**WHAT IS BEING ASKED**:
The required output consists solely of the lines from the top of the listing through the line containing "paint(name, steel)", transcribed exactly.

**AVAILABLE DATA**:
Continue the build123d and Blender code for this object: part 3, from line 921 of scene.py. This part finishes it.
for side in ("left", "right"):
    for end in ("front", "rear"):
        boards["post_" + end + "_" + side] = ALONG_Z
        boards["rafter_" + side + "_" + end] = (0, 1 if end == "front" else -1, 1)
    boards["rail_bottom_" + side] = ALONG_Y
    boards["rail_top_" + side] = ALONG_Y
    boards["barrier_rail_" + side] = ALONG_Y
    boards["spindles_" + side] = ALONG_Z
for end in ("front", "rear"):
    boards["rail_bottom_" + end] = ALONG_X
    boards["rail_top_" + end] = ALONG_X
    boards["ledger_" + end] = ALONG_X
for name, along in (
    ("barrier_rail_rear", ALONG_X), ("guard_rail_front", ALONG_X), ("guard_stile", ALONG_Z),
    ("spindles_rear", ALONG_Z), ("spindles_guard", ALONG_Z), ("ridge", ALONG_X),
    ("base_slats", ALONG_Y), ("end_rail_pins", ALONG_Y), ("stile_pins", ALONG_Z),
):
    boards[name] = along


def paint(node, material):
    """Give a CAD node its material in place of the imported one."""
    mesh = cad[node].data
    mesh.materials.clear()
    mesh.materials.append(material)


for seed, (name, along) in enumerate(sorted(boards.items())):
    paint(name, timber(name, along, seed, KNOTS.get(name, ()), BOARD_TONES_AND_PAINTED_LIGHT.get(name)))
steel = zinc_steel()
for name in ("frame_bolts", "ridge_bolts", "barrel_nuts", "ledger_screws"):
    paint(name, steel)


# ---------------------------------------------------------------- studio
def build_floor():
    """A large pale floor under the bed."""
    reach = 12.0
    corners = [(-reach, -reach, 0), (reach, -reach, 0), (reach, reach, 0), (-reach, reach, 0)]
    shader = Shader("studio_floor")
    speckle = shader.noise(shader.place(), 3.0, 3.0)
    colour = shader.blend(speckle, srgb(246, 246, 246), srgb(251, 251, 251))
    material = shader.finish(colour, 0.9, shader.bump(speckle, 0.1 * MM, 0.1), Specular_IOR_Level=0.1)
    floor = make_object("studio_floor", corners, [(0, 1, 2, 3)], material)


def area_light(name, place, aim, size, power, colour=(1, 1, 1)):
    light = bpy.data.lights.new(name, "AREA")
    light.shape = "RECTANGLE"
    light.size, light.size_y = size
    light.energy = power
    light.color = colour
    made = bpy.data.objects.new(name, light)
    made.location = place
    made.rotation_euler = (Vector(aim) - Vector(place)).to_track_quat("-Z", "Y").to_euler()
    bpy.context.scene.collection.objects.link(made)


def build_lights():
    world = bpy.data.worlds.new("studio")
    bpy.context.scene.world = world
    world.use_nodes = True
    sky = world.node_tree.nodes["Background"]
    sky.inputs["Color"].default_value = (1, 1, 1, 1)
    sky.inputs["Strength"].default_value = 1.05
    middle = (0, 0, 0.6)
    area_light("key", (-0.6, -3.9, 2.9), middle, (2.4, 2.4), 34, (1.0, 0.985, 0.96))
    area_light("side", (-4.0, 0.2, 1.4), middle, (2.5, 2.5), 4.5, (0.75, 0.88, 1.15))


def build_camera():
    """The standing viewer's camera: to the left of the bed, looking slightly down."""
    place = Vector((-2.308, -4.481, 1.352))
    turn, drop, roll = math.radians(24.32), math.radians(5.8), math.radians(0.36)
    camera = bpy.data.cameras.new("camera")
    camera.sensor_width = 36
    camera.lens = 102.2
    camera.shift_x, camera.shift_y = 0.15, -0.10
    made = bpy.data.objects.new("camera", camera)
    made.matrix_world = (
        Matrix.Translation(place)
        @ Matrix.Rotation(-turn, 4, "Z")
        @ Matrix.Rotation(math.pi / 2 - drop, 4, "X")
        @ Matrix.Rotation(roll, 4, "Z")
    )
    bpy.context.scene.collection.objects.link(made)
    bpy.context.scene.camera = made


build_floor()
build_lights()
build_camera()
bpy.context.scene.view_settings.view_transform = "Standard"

**REPLY TO THE EXERCISE**:
Continue the build123d and Blender code for this object: part 3, from line 921 of scene.py. This part finishes it.
for side in ("left", "right"):
    for end in ("front", "rear"):
        boards["post_" + end + "_" + side] = ALONG_Z
        boards["rafter_" + side + "_" + end] = (0, 1 if end == "front" else -1, 1)
    boards["rail_bottom_" + side] = ALONG_Y
    boards["rail_top_" + side] = ALONG_Y
    boards["barrier_rail_" + side] = ALONG_Y
    boards["spindles_" + side] = ALONG_Z
for end in ("front", "rear"):
    boards["rail_bottom_" + end] = ALONG_X
    boards["rail_top_" + end] = ALONG_X
    boards["ledger_" + end] = ALONG_X
for name, along in (
    ("barrier_rail_rear", ALONG_X), ("guard_rail_front", ALONG_X), ("guard_stile", ALONG_Z),
    ("spindles_rear", ALONG_Z), ("spindles_guard", ALONG_Z), ("ridge", ALONG_X),
    ("base_slats", ALONG_Y), ("end_rail_pins", ALONG_Y), ("stile_pins", ALONG_Z),
):
    boards[name] = along


def paint(node, material):
    """Give a CAD node its material in place of the imported one."""
    mesh = cad[node].data
    mesh.materials.clear()
    mesh.materials.append(material)


for seed, (name, along) in enumerate(sorted(boards.items())):
    paint(name, timber(name, along, seed, KNOTS.get(name, ()), BOARD_TONES_AND_PAINTED_LIGHT.get(name)))
steel = zinc_steel()
for name in ("frame_bolts", "ridge_bolts", "barrel_nuts", "ledger_screws"):
    paint(name, steel)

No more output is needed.